══ Provided records

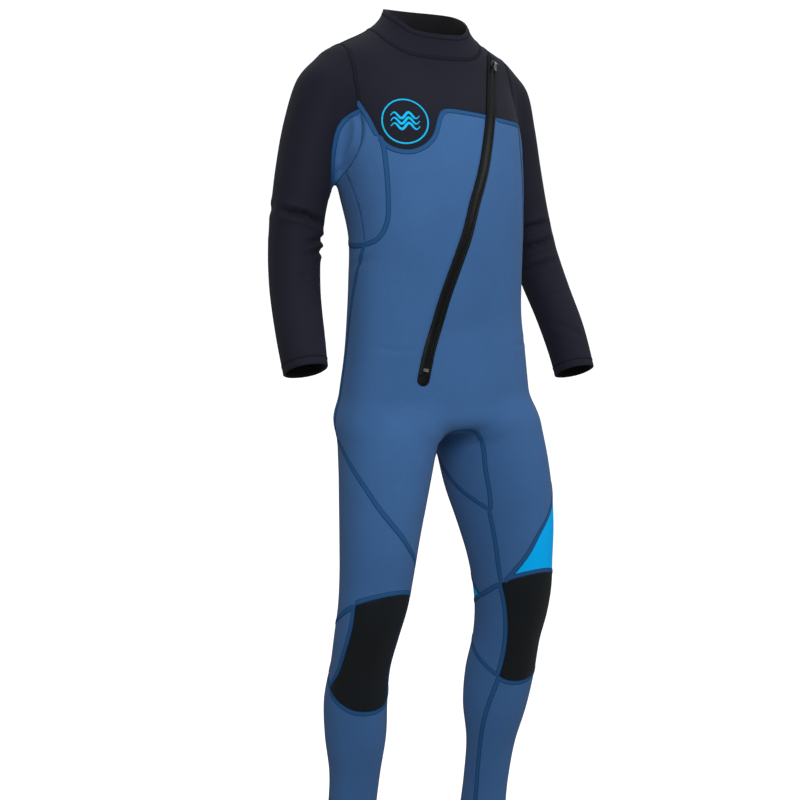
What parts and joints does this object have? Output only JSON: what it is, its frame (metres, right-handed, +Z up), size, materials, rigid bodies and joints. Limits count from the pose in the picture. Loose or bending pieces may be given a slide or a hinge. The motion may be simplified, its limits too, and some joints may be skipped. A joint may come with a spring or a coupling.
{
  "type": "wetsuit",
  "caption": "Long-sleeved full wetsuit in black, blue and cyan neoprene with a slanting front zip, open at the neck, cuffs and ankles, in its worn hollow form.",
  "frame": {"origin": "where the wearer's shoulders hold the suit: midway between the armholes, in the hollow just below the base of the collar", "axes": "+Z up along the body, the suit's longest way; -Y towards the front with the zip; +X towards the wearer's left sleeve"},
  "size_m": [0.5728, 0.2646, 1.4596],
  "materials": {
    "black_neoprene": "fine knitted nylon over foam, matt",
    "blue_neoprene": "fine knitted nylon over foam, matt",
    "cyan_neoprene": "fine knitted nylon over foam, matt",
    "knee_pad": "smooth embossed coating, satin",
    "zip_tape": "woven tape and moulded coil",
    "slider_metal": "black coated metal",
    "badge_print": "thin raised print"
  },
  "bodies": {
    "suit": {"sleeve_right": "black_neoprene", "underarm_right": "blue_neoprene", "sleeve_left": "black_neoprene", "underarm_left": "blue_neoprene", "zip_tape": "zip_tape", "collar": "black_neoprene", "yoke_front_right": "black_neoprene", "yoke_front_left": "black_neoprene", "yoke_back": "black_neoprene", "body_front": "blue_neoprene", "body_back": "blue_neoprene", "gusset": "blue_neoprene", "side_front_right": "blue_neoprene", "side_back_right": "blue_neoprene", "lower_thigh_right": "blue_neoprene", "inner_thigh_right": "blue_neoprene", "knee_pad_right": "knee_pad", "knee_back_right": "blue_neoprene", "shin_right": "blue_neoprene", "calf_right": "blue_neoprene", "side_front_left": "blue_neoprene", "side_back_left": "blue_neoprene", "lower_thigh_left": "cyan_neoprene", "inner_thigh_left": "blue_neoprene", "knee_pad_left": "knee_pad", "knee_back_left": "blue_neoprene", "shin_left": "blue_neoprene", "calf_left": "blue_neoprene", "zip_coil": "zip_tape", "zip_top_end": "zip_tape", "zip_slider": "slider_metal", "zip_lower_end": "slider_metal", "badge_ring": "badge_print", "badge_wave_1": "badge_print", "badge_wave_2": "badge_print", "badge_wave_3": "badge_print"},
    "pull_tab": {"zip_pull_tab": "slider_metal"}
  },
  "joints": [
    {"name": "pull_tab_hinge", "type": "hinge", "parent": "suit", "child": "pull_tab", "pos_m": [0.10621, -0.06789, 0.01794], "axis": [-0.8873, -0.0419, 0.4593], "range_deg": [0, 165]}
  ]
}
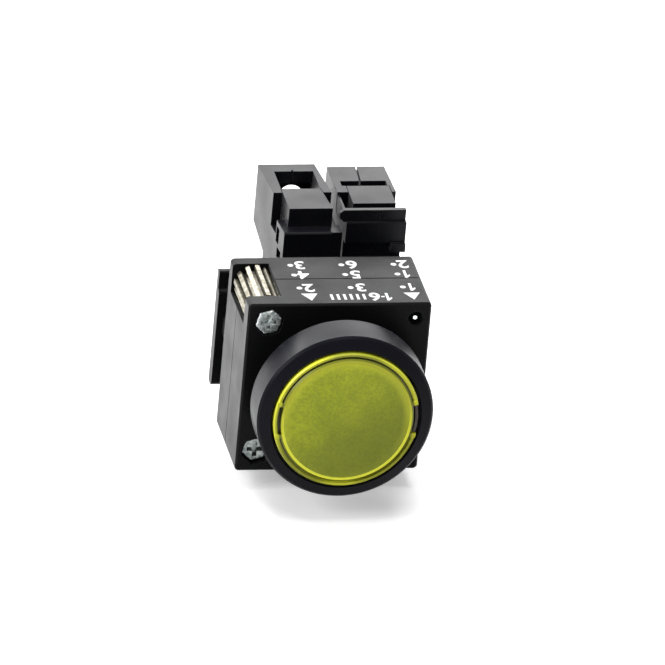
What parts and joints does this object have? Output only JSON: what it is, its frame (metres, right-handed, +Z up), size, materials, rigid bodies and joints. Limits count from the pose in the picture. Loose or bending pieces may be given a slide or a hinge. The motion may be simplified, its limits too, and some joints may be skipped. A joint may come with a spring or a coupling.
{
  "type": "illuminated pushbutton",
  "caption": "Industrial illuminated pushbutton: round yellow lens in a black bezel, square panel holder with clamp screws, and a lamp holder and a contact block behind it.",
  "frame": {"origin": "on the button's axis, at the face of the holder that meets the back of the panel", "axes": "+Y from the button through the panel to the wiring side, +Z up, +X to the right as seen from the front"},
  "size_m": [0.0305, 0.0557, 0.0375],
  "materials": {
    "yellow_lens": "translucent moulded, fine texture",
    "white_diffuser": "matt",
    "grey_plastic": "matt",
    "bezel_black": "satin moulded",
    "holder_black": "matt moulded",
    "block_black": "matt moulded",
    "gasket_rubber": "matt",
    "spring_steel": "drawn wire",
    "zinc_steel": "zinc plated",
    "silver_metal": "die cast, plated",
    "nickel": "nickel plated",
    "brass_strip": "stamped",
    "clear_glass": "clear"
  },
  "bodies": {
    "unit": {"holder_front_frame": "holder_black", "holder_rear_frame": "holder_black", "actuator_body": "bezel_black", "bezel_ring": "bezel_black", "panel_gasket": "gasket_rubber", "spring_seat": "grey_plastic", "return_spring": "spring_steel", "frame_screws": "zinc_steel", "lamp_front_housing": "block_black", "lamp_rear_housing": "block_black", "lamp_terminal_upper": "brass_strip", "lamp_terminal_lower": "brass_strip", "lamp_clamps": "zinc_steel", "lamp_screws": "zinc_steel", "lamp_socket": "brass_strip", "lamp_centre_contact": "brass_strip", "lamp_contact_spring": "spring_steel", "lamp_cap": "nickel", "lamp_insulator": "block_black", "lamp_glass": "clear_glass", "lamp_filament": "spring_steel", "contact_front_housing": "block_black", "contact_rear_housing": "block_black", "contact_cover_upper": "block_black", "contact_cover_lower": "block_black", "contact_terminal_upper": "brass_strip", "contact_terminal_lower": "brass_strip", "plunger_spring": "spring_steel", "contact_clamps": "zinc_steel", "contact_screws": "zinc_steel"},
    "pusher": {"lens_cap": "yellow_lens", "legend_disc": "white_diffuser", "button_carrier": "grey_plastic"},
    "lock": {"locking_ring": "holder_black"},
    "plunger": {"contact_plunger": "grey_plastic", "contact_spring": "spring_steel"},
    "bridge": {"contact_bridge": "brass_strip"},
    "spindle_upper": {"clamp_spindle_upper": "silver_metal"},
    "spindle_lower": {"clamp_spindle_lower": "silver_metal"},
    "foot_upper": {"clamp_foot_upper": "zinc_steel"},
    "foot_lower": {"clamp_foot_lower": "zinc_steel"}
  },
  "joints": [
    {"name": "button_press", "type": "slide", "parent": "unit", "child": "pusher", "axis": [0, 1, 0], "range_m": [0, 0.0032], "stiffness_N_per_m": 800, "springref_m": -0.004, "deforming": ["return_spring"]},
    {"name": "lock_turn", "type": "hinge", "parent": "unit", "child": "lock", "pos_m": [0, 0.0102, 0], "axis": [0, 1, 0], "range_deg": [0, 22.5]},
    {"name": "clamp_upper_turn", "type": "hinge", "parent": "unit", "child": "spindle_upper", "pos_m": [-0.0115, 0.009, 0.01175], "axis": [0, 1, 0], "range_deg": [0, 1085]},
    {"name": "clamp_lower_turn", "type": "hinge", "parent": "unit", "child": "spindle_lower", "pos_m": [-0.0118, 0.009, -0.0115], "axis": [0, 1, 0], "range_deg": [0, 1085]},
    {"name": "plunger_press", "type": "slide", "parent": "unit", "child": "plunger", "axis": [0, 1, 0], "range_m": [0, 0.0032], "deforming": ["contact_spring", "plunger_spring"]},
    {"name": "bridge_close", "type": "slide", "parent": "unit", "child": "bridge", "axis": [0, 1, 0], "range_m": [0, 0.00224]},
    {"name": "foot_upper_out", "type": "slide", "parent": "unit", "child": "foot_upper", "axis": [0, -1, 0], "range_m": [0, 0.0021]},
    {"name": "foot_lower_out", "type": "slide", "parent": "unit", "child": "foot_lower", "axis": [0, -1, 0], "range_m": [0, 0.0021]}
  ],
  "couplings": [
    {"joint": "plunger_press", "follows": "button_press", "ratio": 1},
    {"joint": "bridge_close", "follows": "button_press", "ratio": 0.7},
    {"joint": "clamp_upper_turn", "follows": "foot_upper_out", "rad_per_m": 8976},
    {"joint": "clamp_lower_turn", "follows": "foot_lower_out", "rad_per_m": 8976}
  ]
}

════

● Work required: Extract every entry above as it appears.

● Exercise output:
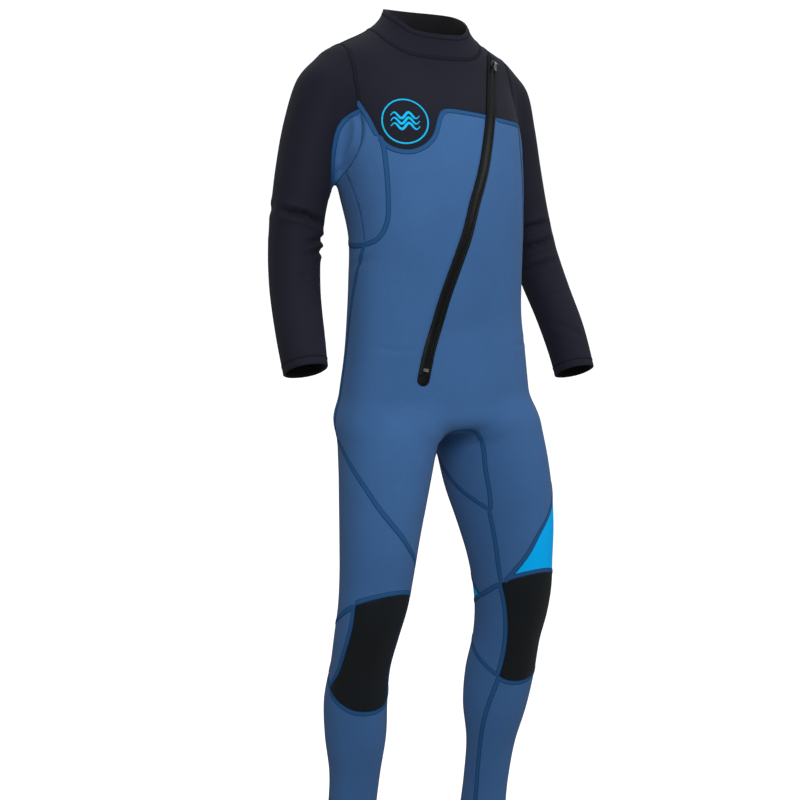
What parts and joints does this object have? Output only JSON: what it is, its frame (metres, right-handed, +Z up), size, materials, rigid bodies and joints. Limits count from the pose in the picture. Loose or bending pieces may be given a slide or a hinge. The motion may be simplified, its limits too, and some joints may be skipped. A joint may come with a spring or a coupling.
{
  "type": "wetsuit",
  "caption": "Long-sleeved full wetsuit in black, blue and cyan neoprene with a slanting front zip, open at the neck, cuffs and ankles, in its worn hollow form.",
  "frame": {"origin": "where the wearer's shoulders hold the suit: midway between the armholes, in the hollow just below the base of the collar", "axes": "+Z up along the body, the suit's longest way; -Y towards the front with the zip; +X towards the wearer's left sleeve"},
  "size_m": [0.5728, 0.2646, 1.4596],
  "materials": {
    "black_neoprene": "fine knitted nylon over foam, matt",
    "blue_neoprene": "fine knitted nylon over foam, matt",
    "cyan_neoprene": "fine knitted nylon over foam, matt",
    "knee_pad": "smooth embossed coating, satin",
    "zip_tape": "woven tape and moulded coil",
    "slider_metal": "black coated metal",
    "badge_print": "thin raised print"
  },
  "bodies": {
    "suit": {"sleeve_right": "black_neoprene", "underarm_right": "blue_neoprene", "sleeve_left": "black_neoprene", "underarm_left": "blue_neoprene", "zip_tape": "zip_tape", "collar": "black_neoprene", "yoke_front_right": "black_neoprene", "yoke_front_left": "black_neoprene", "yoke_back": "black_neoprene", "body_front": "blue_neoprene", "body_back": "blue_neoprene", "gusset": "blue_neoprene", "side_front_right": "blue_neoprene", "side_back_right": "blue_neoprene", "lower_thigh_right": "blue_neoprene", "inner_thigh_right": "blue_neoprene", "knee_pad_right": "knee_pad", "knee_back_right": "blue_neoprene", "shin_right": "blue_neoprene", "calf_right": "blue_neoprene", "side_front_left": "blue_neoprene", "side_back_left": "blue_neoprene", "lower_thigh_left": "cyan_neoprene", "inner_thigh_left": "blue_neoprene", "knee_pad_left": "knee_pad", "knee_back_left": "blue_neoprene", "shin_left": "blue_neoprene", "calf_left": "blue_neoprene", "zip_coil": "zip_tape", "zip_top_end": "zip_tape", "zip_slider": "slider_metal", "zip_lower_end": "slider_metal", "badge_ring": "badge_print", "badge_wave_1": "badge_print", "badge_wave_2": "badge_print", "badge_wave_3": "badge_print"},
    "pull_tab": {"zip_pull_tab": "slider_metal"}
  },
  "joints": [
    {"name": "pull_tab_hinge", "type": "hinge", "parent": "suit", "child": "pull_tab", "pos_m": [0.10621, -0.06789, 0.01794], "axis": [-0.8873, -0.0419, 0.4593], "range_deg": [0, 165]}
  ]
}
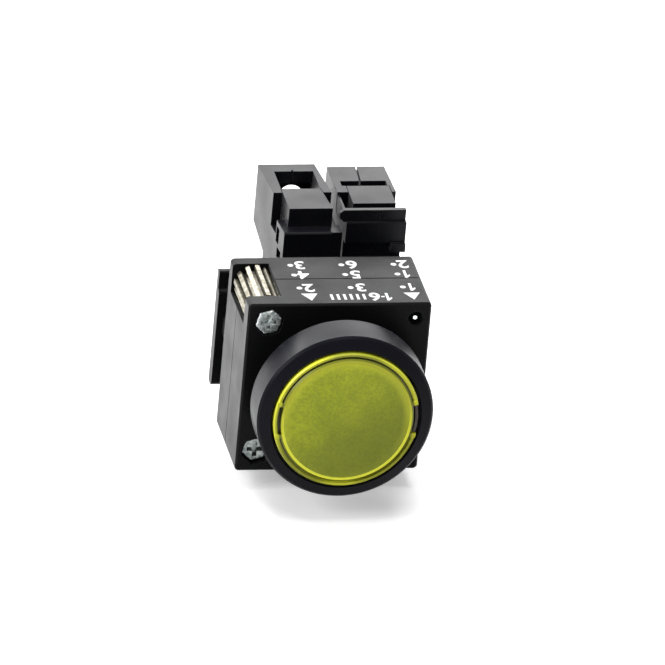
What parts and joints does this object have? Output only JSON: what it is, its frame (metres, right-handed, +Z up), size, materials, rigid bodies and joints. Limits count from the pose in the picture. Loose or bending pieces may be given a slide or a hinge. The motion may be simplified, its limits too, and some joints may be skipped. A joint may come with a spring or a coupling.
{
  "type": "illuminated pushbutton",
  "caption": "Industrial illuminated pushbutton: round yellow lens in a black bezel, square panel holder with clamp screws, and a lamp holder and a contact block behind it.",
  "frame": {"origin": "on the button's axis, at the face of the holder that meets the back of the panel", "axes": "+Y from the button through the panel to the wiring side, +Z up, +X to the right as seen from the front"},
  "size_m": [0.0305, 0.0557, 0.0375],
  "materials": {
    "yellow_lens": "translucent moulded, fine texture",
    "white_diffuser": "matt",
    "grey_plastic": "matt",
    "bezel_black": "satin moulded",
    "holder_black": "matt moulded",
    "block_black": "matt moulded",
    "gasket_rubber": "matt",
    "spring_steel": "drawn wire",
    "zinc_steel": "zinc plated",
    "silver_metal": "die cast, plated",
    "nickel": "nickel plated",
    "brass_strip": "stamped",
    "clear_glass": "clear"
  },
  "bodies": {
    "unit": {"holder_front_frame": "holder_black", "holder_rear_frame": "holder_black", "actuator_body": "bezel_black", "bezel_ring": "bezel_black", "panel_gasket": "gasket_rubber", "spring_seat": "grey_plastic", "return_spring": "spring_steel", "frame_screws": "zinc_steel", "lamp_front_housing": "block_black", "lamp_rear_housing": "block_black", "lamp_terminal_upper": "brass_strip", "lamp_terminal_lower": "brass_strip", "lamp_clamps": "zinc_steel", "lamp_screws": "zinc_steel", "lamp_socket": "brass_strip", "lamp_centre_contact": "brass_strip", "lamp_contact_spring": "spring_steel", "lamp_cap": "nickel", "lamp_insulator": "block_black", "lamp_glass": "clear_glass", "lamp_filament": "spring_steel", "contact_front_housing": "block_black", "contact_rear_housing": "block_black", "contact_cover_upper": "block_black", "contact_cover_lower": "block_black", "contact_terminal_upper": "brass_strip", "contact_terminal_lower": "brass_strip", "plunger_spring": "spring_steel", "contact_clamps": "zinc_steel", "contact_screws": "zinc_steel"},
    "pusher": {"lens_cap": "yellow_lens", "legend_disc": "white_diffuser", "button_carrier": "grey_plastic"},
    "lock": {"locking_ring": "holder_black"},
    "plunger": {"contact_plunger": "grey_plastic", "contact_spring": "spring_steel"},
    "bridge": {"contact_bridge": "brass_strip"},
    "spindle_upper": {"clamp_spindle_upper": "silver_metal"},
    "spindle_lower": {"clamp_spindle_lower": "silver_metal"},
    "foot_upper": {"clamp_foot_upper": "zinc_steel"},
    "foot_lower": {"clamp_foot_lower": "zinc_steel"}
  },
  "joints": [
    {"name": "button_press", "type": "slide", "parent": "unit", "child": "pusher", "axis": [0, 1, 0], "range_m": [0, 0.0032], "stiffness_N_per_m": 800, "springref_m": -0.004, "deforming": ["return_spring"]},
    {"name": "lock_turn", "type": "hinge", "parent": "unit", "child": "lock", "pos_m": [0, 0.0102, 0], "axis": [0, 1, 0], "range_deg": [0, 22.5]},
    {"name": "clamp_upper_turn", "type": "hinge", "parent": "unit", "child": "spindle_upper", "pos_m": [-0.0115, 0.009, 0.01175], "axis": [0, 1, 0], "range_deg": [0, 1085]},
    {"name": "clamp_lower_turn", "type": "hinge", "parent": "unit", "child": "spindle_lower", "pos_m": [-0.0118, 0.009, -0.0115], "axis": [0, 1, 0], "range_deg": [0, 1085]},
    {"name": "plunger_press", "type": "slide", "parent": "unit", "child": "plunger", "axis": [0, 1, 0], "range_m": [0, 0.0032], "deforming": ["contact_spring", "plunger_spring"]},
    {"name": "bridge_close", "type": "slide", "parent": "unit", "child": "bridge", "axis": [0, 1, 0], "range_m": [0, 0.00224]},
    {"name": "foot_upper_out", "type": "slide", "parent": "unit", "child": "foot_upper", "axis": [0, -1, 0], "range_m": [0, 0.0021]},
    {"name": "foot_lower_out", "type": "slide", "parent": "unit", "child": "foot_lower", "axis": [0, -1, 0], "range_m": [0, 0.0021]}
  ],
  "couplings": [
    {"joint": "plunger_press", "follows": "button_press", "ratio": 1},
    {"joint": "bridge_close", "follows": "button_press", "ratio": 0.7},
    {"joint": "clamp_upper_turn", "follows": "foot_upper_out", "rad_per_m": 8976},
    {"joint": "clamp_lower_turn", "follows": "foot_lower_out", "rad_per_m": 8976}
  ]
}